In two places: a skills section naming specific tools and capabilities ("AI-assisted analysis with ChatGPT and Claude, prompt engineering, workflow automation"), and, more importantly, experience bullets tying AI use to measurable outcomes ("automated weekly reporting with AI tools, saving 6 hours per week"). The bullet with a number is what makes the skills-list claim credible.
Should you put ChatGPT on your resume?
Yes, if you use it for substantive work and can point to outcomes; name it specifically rather than writing "AI" generically. No, if your use amounts to occasional queries, because anything listed invites detailed interview questions. The test: can you speak for five minutes about how you use it and what it changed?
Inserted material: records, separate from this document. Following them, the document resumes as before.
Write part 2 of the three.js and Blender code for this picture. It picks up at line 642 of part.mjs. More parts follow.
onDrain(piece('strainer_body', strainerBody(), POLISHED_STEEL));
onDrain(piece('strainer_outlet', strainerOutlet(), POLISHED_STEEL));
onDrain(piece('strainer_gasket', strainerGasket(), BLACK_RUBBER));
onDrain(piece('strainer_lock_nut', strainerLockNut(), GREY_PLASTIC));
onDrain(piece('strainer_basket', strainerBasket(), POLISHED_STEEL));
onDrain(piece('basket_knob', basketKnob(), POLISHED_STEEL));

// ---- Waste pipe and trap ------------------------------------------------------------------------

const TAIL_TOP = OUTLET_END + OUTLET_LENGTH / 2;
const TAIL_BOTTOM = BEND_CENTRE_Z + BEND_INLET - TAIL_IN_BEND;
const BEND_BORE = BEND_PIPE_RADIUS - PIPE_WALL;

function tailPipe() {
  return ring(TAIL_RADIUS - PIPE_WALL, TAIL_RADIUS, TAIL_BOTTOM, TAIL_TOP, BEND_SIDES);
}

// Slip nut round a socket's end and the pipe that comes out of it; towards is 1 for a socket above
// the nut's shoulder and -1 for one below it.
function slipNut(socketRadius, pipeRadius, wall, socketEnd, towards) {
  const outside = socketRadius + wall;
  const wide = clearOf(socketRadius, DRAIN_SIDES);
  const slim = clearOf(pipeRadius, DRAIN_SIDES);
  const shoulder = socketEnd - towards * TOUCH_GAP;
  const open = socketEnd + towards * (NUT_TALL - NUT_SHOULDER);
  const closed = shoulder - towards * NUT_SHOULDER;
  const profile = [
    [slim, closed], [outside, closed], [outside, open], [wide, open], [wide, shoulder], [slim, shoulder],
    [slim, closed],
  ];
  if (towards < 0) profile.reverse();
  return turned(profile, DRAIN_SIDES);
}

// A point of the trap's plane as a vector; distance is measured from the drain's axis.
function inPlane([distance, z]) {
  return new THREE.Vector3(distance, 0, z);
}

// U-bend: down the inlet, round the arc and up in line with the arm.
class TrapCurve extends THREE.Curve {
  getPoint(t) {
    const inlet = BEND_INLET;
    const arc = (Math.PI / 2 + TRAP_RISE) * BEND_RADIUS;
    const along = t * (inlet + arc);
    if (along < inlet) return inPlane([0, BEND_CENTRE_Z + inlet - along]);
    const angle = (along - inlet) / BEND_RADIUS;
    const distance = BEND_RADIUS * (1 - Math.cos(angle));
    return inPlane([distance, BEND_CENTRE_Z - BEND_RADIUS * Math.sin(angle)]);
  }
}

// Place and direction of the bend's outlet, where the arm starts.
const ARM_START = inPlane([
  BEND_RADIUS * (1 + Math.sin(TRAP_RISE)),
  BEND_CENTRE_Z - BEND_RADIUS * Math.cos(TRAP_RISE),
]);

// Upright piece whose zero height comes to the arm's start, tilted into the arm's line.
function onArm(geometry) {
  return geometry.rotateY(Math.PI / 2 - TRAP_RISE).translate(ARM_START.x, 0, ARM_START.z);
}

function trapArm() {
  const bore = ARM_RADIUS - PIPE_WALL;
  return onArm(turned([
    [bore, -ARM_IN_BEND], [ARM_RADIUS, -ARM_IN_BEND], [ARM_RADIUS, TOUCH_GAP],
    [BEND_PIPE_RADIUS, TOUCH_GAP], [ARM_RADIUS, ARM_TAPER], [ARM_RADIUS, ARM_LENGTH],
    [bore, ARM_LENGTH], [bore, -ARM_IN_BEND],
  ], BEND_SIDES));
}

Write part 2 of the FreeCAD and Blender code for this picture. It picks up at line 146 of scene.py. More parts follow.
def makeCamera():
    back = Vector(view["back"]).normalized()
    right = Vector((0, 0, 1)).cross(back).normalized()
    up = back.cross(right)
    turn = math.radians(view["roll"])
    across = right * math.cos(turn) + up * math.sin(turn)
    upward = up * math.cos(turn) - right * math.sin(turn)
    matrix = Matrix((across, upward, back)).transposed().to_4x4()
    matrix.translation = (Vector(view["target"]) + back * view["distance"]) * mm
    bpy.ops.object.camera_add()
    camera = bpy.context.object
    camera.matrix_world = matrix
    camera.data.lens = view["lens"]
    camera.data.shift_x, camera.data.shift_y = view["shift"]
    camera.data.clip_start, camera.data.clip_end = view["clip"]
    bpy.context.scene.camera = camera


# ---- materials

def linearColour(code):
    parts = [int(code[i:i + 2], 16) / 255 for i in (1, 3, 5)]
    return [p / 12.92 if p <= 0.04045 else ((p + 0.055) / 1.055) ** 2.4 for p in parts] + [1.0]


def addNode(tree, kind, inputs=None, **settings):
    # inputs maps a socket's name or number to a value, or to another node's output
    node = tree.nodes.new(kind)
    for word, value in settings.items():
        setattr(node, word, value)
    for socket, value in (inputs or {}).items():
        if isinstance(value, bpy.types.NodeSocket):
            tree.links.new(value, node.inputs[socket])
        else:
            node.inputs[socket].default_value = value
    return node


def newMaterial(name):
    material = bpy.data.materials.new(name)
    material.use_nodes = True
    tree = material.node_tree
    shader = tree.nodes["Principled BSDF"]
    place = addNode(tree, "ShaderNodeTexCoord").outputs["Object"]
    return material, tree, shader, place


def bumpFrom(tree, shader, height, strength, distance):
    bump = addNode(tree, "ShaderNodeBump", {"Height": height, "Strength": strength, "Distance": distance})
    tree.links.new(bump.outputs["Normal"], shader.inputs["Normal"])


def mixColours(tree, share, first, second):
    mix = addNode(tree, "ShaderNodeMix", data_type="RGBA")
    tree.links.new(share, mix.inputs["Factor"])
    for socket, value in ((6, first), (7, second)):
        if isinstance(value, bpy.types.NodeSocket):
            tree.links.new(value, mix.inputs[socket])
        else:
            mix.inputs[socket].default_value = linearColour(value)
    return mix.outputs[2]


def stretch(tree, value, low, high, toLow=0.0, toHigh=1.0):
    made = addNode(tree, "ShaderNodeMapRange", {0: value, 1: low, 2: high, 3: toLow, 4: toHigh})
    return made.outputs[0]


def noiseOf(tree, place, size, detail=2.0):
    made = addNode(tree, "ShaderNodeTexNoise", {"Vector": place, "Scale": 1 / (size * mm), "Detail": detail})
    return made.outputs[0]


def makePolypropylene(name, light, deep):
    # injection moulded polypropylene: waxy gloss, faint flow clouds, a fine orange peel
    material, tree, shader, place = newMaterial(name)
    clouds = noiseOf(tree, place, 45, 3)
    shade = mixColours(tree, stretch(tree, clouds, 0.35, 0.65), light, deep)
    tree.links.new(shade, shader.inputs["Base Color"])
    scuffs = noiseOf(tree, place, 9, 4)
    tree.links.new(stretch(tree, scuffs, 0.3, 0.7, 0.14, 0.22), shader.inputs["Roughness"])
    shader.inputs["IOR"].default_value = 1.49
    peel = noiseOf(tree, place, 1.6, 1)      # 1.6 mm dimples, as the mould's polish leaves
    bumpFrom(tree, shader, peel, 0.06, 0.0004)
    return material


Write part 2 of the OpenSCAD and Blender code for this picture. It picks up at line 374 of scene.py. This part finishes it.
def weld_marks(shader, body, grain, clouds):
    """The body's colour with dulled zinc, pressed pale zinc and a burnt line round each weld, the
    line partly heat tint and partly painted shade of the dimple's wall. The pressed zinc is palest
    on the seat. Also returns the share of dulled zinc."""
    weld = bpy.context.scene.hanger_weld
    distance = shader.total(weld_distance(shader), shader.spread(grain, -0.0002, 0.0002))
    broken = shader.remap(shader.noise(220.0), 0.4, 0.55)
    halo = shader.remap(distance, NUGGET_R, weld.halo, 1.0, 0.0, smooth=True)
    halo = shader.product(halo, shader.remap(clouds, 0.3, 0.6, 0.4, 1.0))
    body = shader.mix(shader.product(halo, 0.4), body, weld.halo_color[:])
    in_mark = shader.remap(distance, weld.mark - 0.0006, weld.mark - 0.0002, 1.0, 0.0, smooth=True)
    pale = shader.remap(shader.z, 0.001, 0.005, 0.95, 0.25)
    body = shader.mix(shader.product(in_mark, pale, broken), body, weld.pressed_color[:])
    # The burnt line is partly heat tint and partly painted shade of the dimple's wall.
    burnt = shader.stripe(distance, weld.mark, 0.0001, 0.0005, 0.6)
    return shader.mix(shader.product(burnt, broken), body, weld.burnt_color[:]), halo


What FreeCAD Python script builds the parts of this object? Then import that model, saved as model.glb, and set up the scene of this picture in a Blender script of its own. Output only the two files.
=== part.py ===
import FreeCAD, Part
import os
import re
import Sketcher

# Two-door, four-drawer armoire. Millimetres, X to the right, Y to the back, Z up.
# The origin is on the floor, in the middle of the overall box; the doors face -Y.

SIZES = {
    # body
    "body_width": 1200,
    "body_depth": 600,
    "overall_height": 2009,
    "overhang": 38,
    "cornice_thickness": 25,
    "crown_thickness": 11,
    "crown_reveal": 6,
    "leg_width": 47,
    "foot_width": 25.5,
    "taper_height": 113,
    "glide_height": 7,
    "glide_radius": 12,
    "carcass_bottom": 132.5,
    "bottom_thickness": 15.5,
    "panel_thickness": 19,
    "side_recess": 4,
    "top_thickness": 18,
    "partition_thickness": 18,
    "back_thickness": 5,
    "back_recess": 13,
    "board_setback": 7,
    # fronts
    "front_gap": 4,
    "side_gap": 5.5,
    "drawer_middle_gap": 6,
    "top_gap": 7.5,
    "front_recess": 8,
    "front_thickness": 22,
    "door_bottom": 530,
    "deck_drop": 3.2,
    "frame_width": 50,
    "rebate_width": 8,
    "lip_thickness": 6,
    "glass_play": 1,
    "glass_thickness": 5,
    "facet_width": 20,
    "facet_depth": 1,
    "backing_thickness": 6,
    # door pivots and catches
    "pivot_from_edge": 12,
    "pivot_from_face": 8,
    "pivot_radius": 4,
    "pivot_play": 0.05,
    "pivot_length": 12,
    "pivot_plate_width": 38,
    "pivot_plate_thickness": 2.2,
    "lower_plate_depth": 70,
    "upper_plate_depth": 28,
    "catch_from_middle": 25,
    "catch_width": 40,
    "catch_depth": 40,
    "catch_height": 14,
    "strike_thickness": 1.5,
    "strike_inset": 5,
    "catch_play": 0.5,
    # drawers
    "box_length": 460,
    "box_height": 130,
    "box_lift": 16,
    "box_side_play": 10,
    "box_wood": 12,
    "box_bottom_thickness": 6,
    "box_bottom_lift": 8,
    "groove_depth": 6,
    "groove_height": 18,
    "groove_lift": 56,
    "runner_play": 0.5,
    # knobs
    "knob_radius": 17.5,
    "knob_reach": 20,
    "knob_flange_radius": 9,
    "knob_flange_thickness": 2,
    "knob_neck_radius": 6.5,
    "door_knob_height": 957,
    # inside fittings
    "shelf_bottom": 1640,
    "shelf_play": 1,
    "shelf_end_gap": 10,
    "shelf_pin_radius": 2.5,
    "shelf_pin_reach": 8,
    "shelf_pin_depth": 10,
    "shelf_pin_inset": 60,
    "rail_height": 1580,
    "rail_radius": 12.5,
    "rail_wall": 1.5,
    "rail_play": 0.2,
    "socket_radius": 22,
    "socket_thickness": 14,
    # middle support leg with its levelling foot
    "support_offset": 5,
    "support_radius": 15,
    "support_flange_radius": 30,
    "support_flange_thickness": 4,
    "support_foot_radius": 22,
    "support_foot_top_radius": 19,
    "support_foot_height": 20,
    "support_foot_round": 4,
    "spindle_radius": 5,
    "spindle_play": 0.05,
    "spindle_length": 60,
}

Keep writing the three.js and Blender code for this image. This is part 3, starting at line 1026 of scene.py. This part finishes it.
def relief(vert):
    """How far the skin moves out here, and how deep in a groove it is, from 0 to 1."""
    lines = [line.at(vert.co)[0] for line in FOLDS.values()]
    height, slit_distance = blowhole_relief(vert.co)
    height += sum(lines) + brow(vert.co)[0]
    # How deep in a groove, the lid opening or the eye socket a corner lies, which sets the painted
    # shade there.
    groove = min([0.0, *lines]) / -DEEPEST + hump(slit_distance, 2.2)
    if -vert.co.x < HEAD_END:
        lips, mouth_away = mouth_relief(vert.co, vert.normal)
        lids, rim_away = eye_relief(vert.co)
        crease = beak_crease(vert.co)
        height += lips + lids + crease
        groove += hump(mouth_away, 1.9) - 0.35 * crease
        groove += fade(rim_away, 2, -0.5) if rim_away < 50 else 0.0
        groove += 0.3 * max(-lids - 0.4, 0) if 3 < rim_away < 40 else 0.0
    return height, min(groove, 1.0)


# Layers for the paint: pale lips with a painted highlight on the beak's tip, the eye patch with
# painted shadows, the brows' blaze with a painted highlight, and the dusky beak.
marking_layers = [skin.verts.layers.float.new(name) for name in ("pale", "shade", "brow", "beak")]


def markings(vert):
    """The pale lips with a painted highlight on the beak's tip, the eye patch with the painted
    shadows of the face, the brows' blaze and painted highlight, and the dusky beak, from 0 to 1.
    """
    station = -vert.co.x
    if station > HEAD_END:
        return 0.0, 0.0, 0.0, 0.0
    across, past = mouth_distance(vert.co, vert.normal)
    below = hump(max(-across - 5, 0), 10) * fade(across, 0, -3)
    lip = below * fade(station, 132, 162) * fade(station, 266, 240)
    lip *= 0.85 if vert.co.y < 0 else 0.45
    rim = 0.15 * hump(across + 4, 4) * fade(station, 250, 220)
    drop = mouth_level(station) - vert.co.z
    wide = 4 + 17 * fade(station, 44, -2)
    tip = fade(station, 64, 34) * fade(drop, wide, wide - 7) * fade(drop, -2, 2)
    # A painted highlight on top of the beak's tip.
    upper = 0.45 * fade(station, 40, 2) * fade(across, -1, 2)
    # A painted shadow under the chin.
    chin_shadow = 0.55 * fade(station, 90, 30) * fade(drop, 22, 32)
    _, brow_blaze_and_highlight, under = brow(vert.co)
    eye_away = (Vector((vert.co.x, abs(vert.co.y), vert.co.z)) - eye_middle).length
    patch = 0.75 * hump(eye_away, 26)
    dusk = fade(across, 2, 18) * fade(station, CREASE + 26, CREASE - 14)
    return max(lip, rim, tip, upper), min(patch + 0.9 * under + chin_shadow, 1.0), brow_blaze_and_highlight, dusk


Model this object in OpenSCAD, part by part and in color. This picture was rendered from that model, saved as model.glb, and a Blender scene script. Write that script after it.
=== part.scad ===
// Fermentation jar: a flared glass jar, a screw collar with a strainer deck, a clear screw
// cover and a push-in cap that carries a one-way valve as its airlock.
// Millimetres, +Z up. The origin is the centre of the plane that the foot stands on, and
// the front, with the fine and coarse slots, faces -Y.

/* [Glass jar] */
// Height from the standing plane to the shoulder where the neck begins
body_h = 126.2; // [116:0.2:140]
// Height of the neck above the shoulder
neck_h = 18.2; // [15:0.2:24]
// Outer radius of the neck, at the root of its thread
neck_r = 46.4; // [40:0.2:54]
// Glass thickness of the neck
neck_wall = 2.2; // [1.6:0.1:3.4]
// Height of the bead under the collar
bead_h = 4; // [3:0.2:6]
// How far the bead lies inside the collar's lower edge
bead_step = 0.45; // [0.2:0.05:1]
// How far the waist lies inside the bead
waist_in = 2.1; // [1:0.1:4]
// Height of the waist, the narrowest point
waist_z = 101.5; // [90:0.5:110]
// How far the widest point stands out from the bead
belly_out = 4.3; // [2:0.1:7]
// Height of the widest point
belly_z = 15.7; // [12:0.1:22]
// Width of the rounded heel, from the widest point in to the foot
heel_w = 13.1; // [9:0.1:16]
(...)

Is prompt engineering a real resume skill?
Yes, when evidenced. Employers increasingly recognize that output quality from AI tools varies enormously with the operator. Frame it with results: a prompt library that standardized team output, a workflow whose quality or speed improved measurably. As a bare phrase with no artifact behind it, it reads as buzzword.
What AI skills do employers actually want in non-technical roles?
Applied fluency and judgment: using AI tools to produce real work faster (drafting, analysis, research), building repeatable workflows rather than one-off queries, integrating tools into team processes, and knowing the limits, verification, and data-privacy boundaries. Workflow integration is the current differentiator, since bare tool familiarity has become table stakes.
How do you get AI experience if your job doesn't use AI?
Build it around your existing work: pick one recurring task, create an AI-assisted version, and measure the improvement, which yields an honest resume bullet in a weekend. Add a named short course for a certification line, or a small personal project (a custom GPT, an automation connecting AI to your tools). One real measured workflow beats any unsupported claim.